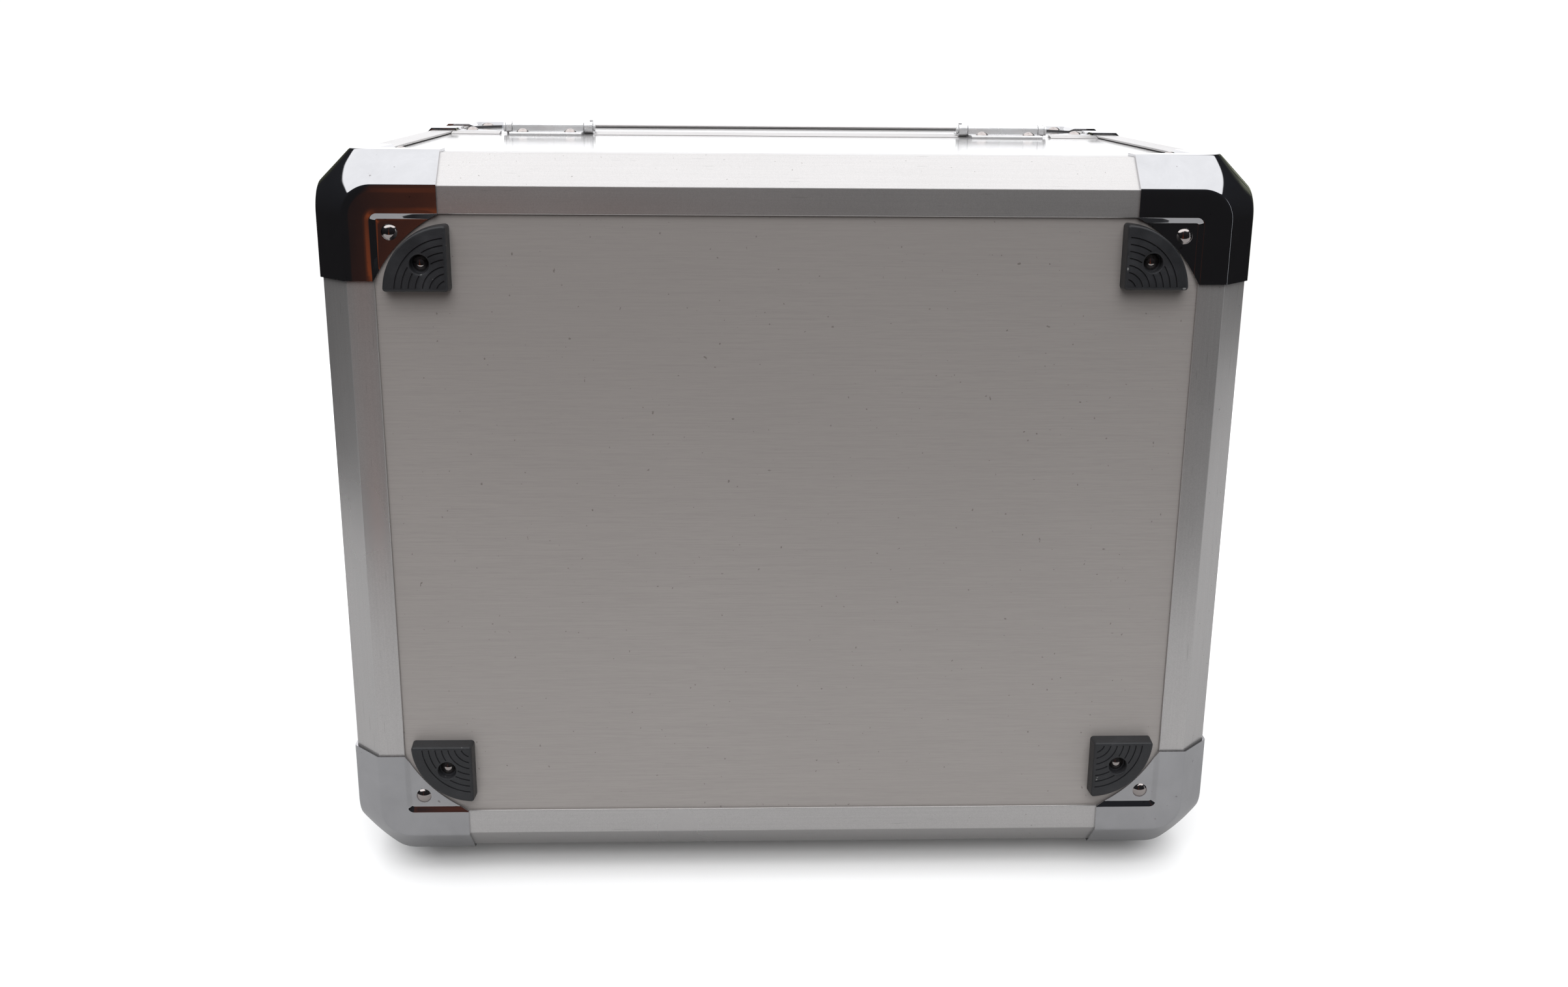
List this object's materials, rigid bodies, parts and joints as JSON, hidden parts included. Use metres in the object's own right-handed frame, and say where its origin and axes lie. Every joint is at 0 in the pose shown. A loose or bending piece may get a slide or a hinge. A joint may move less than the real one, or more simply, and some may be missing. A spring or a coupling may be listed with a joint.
{
  "type": "radio transmitter case",
  "caption": "Aluminium framed carrying case with a hinged lid, draw latches, folding handle and foam pockets for a radio transmitter.",
  "frame": {"origin": "centre of the footprint, on the surface that the case stands on when it stands on its front side, as pictured", "axes": "+X along the hinge line, +Y from the footed bottom towards the lid, +Z from the front (latch and handle) wall up to the rear (hinge) wall"},
  "size_m": [0.3996, 0.3176, 0.3411],
  "materials": {
    "panel_skin": "brushed aluminium skin, hairlines along the width",
    "board": "plywood board behind the skins",
    "extrusion": "satin anodised frame extrusion",
    "cap_chrome": "polished chromed steel corner cap",
    "rivet": "domed nickel plated rivet",
    "foot_plastic": "ribbed dark grey moulded plastic",
    "hinge_chrome": "chromed steel hinge",
    "latch_chrome": "chromed steel latch",
    "handle_steel": "plated steel handle bail",
    "grip_rubber": "soft black moulded grip",
    "foam": "open-cell foam"
  },
  "bodies": {
    "base": {"bottom_skin": "panel_skin", "base_rear_skin": "panel_skin", "base_front_skin": "panel_skin", "base_left_skin": "panel_skin", "base_right_skin": "panel_skin", "base_boards": "board", "base_frame_rails": "extrusion", "base_corner_posts": "extrusion", "base_rim_rails": "extrusion", "base_cap_rear_left": "cap_chrome", "base_cap_rear_right": "cap_chrome", "base_cap_front_left": "cap_chrome", "base_cap_front_right": "cap_chrome", "base_cap_rivets": "rivet", "foot_rear_left": "foot_plastic", "foot_rear_right": "foot_plastic", "foot_front_left": "foot_plastic", "foot_front_right": "foot_plastic", "foot_rivets": "rivet", "hinge_left_base_leaf": "hinge_chrome", "hinge_right_base_leaf": "hinge_chrome", "hinge_pins": "hinge_chrome", "base_hinge_rivets": "rivet", "latch_housing_left": "latch_chrome", "latch_housing_right": "latch_chrome", "latch_pivot_pins": "latch_chrome", "handle_bracket_left": "handle_steel", "handle_bracket_right": "handle_steel", "handle_pivot_pins": "handle_steel", "front_fitting_rivets": "rivet", "foam_floor_pad": "foam", "foam_insert": "foam"},
    "lid": {"lid_top_skin": "panel_skin", "lid_rear_skin": "panel_skin", "lid_front_skin": "panel_skin", "lid_left_skin": "panel_skin", "lid_right_skin": "panel_skin", "lid_boards": "board", "lid_frame_rails": "extrusion", "lid_corner_posts": "extrusion", "lid_rim_rails": "extrusion", "lid_cap_rear_left": "cap_chrome", "lid_cap_rear_right": "cap_chrome", "lid_cap_front_left": "cap_chrome", "lid_cap_front_right": "cap_chrome", "lid_rim_plates": "cap_chrome", "lid_cap_rivets": "rivet", "lid_fitting_rivets": "rivet", "lid_foam": "foam", "hinge_left_lid_leaf": "hinge_chrome", "hinge_right_lid_leaf": "hinge_chrome", "latch_strikes": "latch_chrome"},
    "handle": {"handle_bail": "handle_steel", "handle_grip": "grip_rubber"},
    "latch_lever_left": {"latch_lever_left": "latch_chrome"},
    "latch_lever_right": {"latch_lever_right": "latch_chrome"},
    "latch_hook_left": {"latch_hook_left": "latch_chrome"},
    "latch_hook_right": {"latch_hook_right": "latch_chrome"}
  },
  "joints": [
    {"name": "lid_hinge", "type": "hinge", "parent": "base", "child": "lid", "pos_m": [0, 0.0532, 0.3373], "axis": [1, 0, 0], "range_deg": [0, 95]},
    {"name": "handle_pivot", "type": "hinge", "parent": "base", "child": "handle", "pos_m": [0, -0.0548, 0.007], "axis": [1, 0, 0], "range_deg": [0, 100]},
    {"name": "latch_lever_left_pivot", "type": "hinge", "parent": "base", "child": "latch_lever_left", "pos_m": [-0.112, 0.0372, 0.0074], "axis": [1, 0, 0], "range_deg": [0, 110]},
    {"name": "latch_hook_left_pivot", "type": "hinge", "parent": "latch_lever_left", "child": "latch_hook_left", "pos_m": [-0.112, 0.0302, 0.0094], "axis": [1, 0, 0], "range_deg": [-110, 0]},
    {"name": "latch_lever_right_pivot", "type": "hinge", "parent": "base", "child": "latch_lever_right", "pos_m": [0.112, 0.0372, 0.0074], "axis": [1, 0, 0], "range_deg": [0, 110]},
    {"name": "latch_hook_right_pivot", "type": "hinge", "parent": "latch_lever_right", "child": "latch_hook_right", "pos_m": [0.112, 0.0302, 0.0094], "axis": [1, 0, 0], "range_deg": [-110, 0]}
  ],
  "couplings": [
    {"joint": "latch_hook_left_pivot", "follows": "latch_lever_left_pivot", "ratio": -1},
    {"joint": "latch_hook_right_pivot", "follows": "latch_lever_right_pivot", "ratio": -1}
  ]
}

Exercise:
Copy each line of the data exactly, leaving nothing out.

Output of the task:
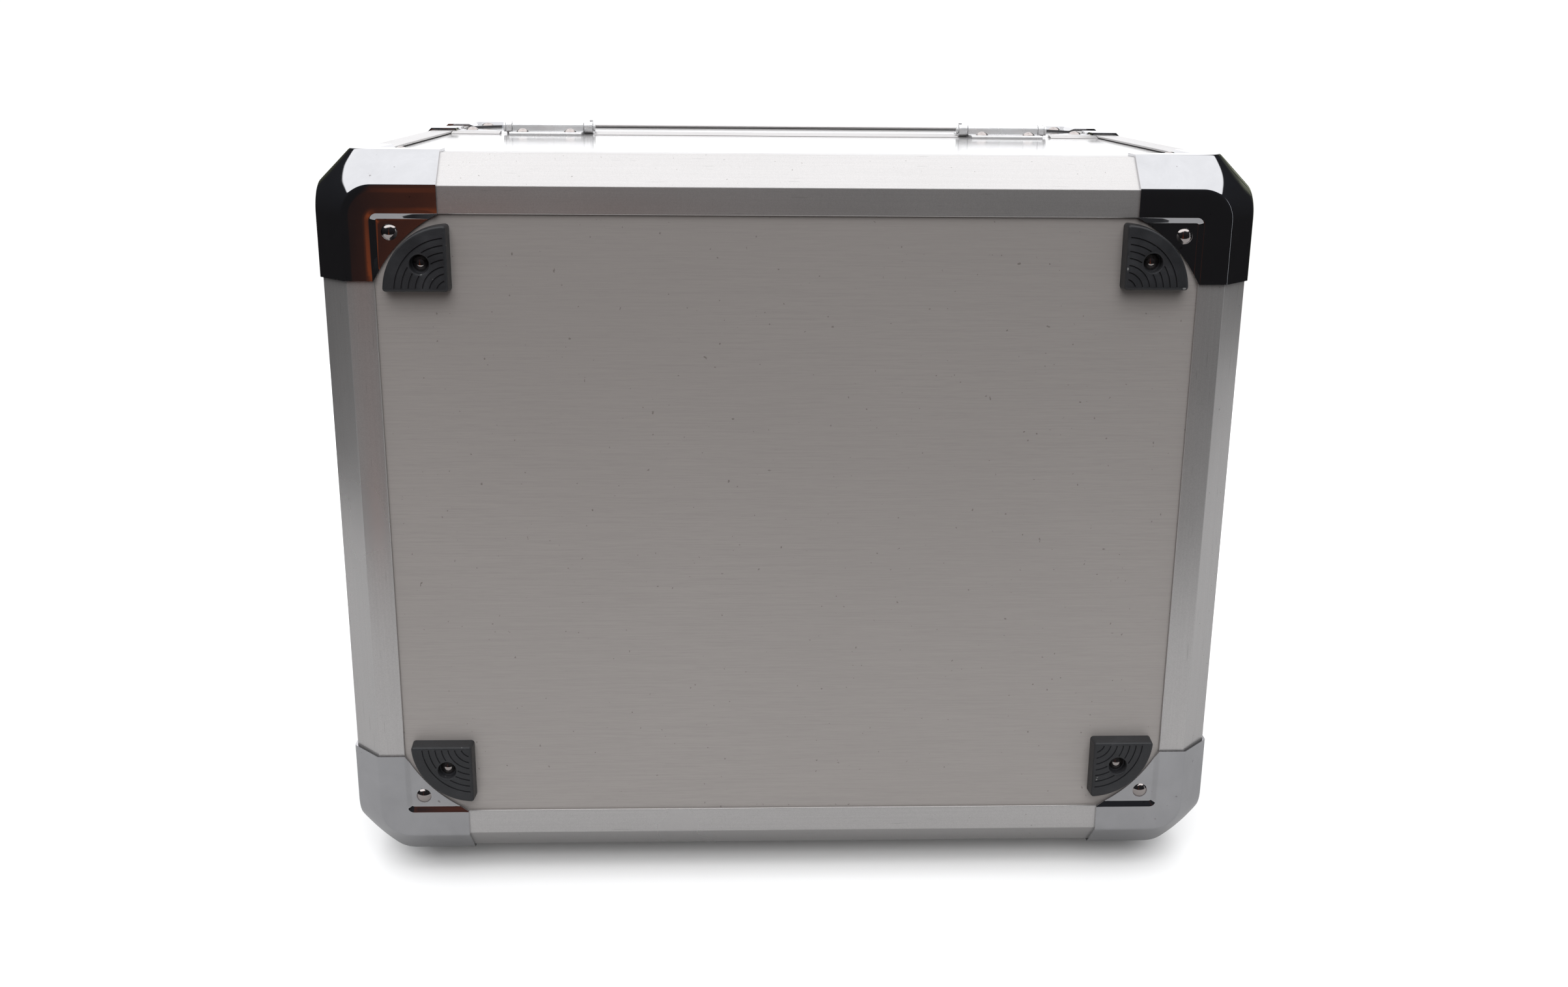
List this object's materials, rigid bodies, parts and joints as JSON, hidden parts included. Use metres in the object's own right-handed frame, and say where its origin and axes lie. Every joint is at 0 in the pose shown. A loose or bending piece may get a slide or a hinge. A joint may move less than the real one, or more simply, and some may be missing. A spring or a coupling may be listed with a joint.
{
  "type": "radio transmitter case",
  "caption": "Aluminium framed carrying case with a hinged lid, draw latches, folding handle and foam pockets for a radio transmitter.",
  "frame": {"origin": "centre of the footprint, on the surface that the case stands on when it stands on its front side, as pictured", "axes": "+X along the hinge line, +Y from the footed bottom towards the lid, +Z from the front (latch and handle) wall up to the rear (hinge) wall"},
  "size_m": [0.3996, 0.3176, 0.3411],
  "materials": {
    "panel_skin": "brushed aluminium skin, hairlines along the width",
    "board": "plywood board behind the skins",
    "extrusion": "satin anodised frame extrusion",
    "cap_chrome": "polished chromed steel corner cap",
    "rivet": "domed nickel plated rivet",
    "foot_plastic": "ribbed dark grey moulded plastic",
    "hinge_chrome": "chromed steel hinge",
    "latch_chrome": "chromed steel latch",
    "handle_steel": "plated steel handle bail",
    "grip_rubber": "soft black moulded grip",
    "foam": "open-cell foam"
  },
  "bodies": {
    "base": {"bottom_skin": "panel_skin", "base_rear_skin": "panel_skin", "base_front_skin": "panel_skin", "base_left_skin": "panel_skin", "base_right_skin": "panel_skin", "base_boards": "board", "base_frame_rails": "extrusion", "base_corner_posts": "extrusion", "base_rim_rails": "extrusion", "base_cap_rear_left": "cap_chrome", "base_cap_rear_right": "cap_chrome", "base_cap_front_left": "cap_chrome", "base_cap_front_right": "cap_chrome", "base_cap_rivets": "rivet", "foot_rear_left": "foot_plastic", "foot_rear_right": "foot_plastic", "foot_front_left": "foot_plastic", "foot_front_right": "foot_plastic", "foot_rivets": "rivet", "hinge_left_base_leaf": "hinge_chrome", "hinge_right_base_leaf": "hinge_chrome", "hinge_pins": "hinge_chrome", "base_hinge_rivets": "rivet", "latch_housing_left": "latch_chrome", "latch_housing_right": "latch_chrome", "latch_pivot_pins": "latch_chrome", "handle_bracket_left": "handle_steel", "handle_bracket_right": "handle_steel", "handle_pivot_pins": "handle_steel", "front_fitting_rivets": "rivet", "foam_floor_pad": "foam", "foam_insert": "foam"},
    "lid": {"lid_top_skin": "panel_skin", "lid_rear_skin": "panel_skin", "lid_front_skin": "panel_skin", "lid_left_skin": "panel_skin", "lid_right_skin": "panel_skin", "lid_boards": "board", "lid_frame_rails": "extrusion", "lid_corner_posts": "extrusion", "lid_rim_rails": "extrusion", "lid_cap_rear_left": "cap_chrome", "lid_cap_rear_right": "cap_chrome", "lid_cap_front_left": "cap_chrome", "lid_cap_front_right": "cap_chrome", "lid_rim_plates": "cap_chrome", "lid_cap_rivets": "rivet", "lid_fitting_rivets": "rivet", "lid_foam": "foam", "hinge_left_lid_leaf": "hinge_chrome", "hinge_right_lid_leaf": "hinge_chrome", "latch_strikes": "latch_chrome"},
    "handle": {"handle_bail": "handle_steel", "handle_grip": "grip_rubber"},
    "latch_lever_left": {"latch_lever_left": "latch_chrome"},
    "latch_lever_right": {"latch_lever_right": "latch_chrome"},
    "latch_hook_left": {"latch_hook_left": "latch_chrome"},
    "latch_hook_right": {"latch_hook_right": "latch_chrome"}
  },
  "joints": [
    {"name": "lid_hinge", "type": "hinge", "parent": "base", "child": "lid", "pos_m": [0, 0.0532, 0.3373], "axis": [1, 0, 0], "range_deg": [0, 95]},
    {"name": "handle_pivot", "type": "hinge", "parent": "base", "child": "handle", "pos_m": [0, -0.0548, 0.007], "axis": [1, 0, 0], "range_deg": [0, 100]},
    {"name": "latch_lever_left_pivot", "type": "hinge", "parent": "base", "child": "latch_lever_left", "pos_m": [-0.112, 0.0372, 0.0074], "axis": [1, 0, 0], "range_deg": [0, 110]},
    {"name": "latch_hook_left_pivot", "type": "hinge", "parent": "latch_lever_left", "child": "latch_hook_left", "pos_m": [-0.112, 0.0302, 0.0094], "axis": [1, 0, 0], "range_deg": [-110, 0]},
    {"name": "latch_lever_right_pivot", "type": "hinge", "parent": "base", "child": "latch_lever_right", "pos_m": [0.112, 0.0372, 0.0074], "axis": [1, 0, 0], "range_deg": [0, 110]},
    {"name": "latch_hook_right_pivot", "type": "hinge", "parent": "latch_lever_right", "child": "latch_hook_right", "pos_m": [0.112, 0.0302, 0.0094], "axis": [1, 0, 0], "range_deg": [-110, 0]}
  ],
  "couplings": [
    {"joint": "latch_hook_left_pivot", "follows": "latch_lever_left_pivot", "ratio": -1},
    {"joint": "latch_hook_right_pivot", "follows": "latch_lever_right_pivot", "ratio": -1}
  ]
}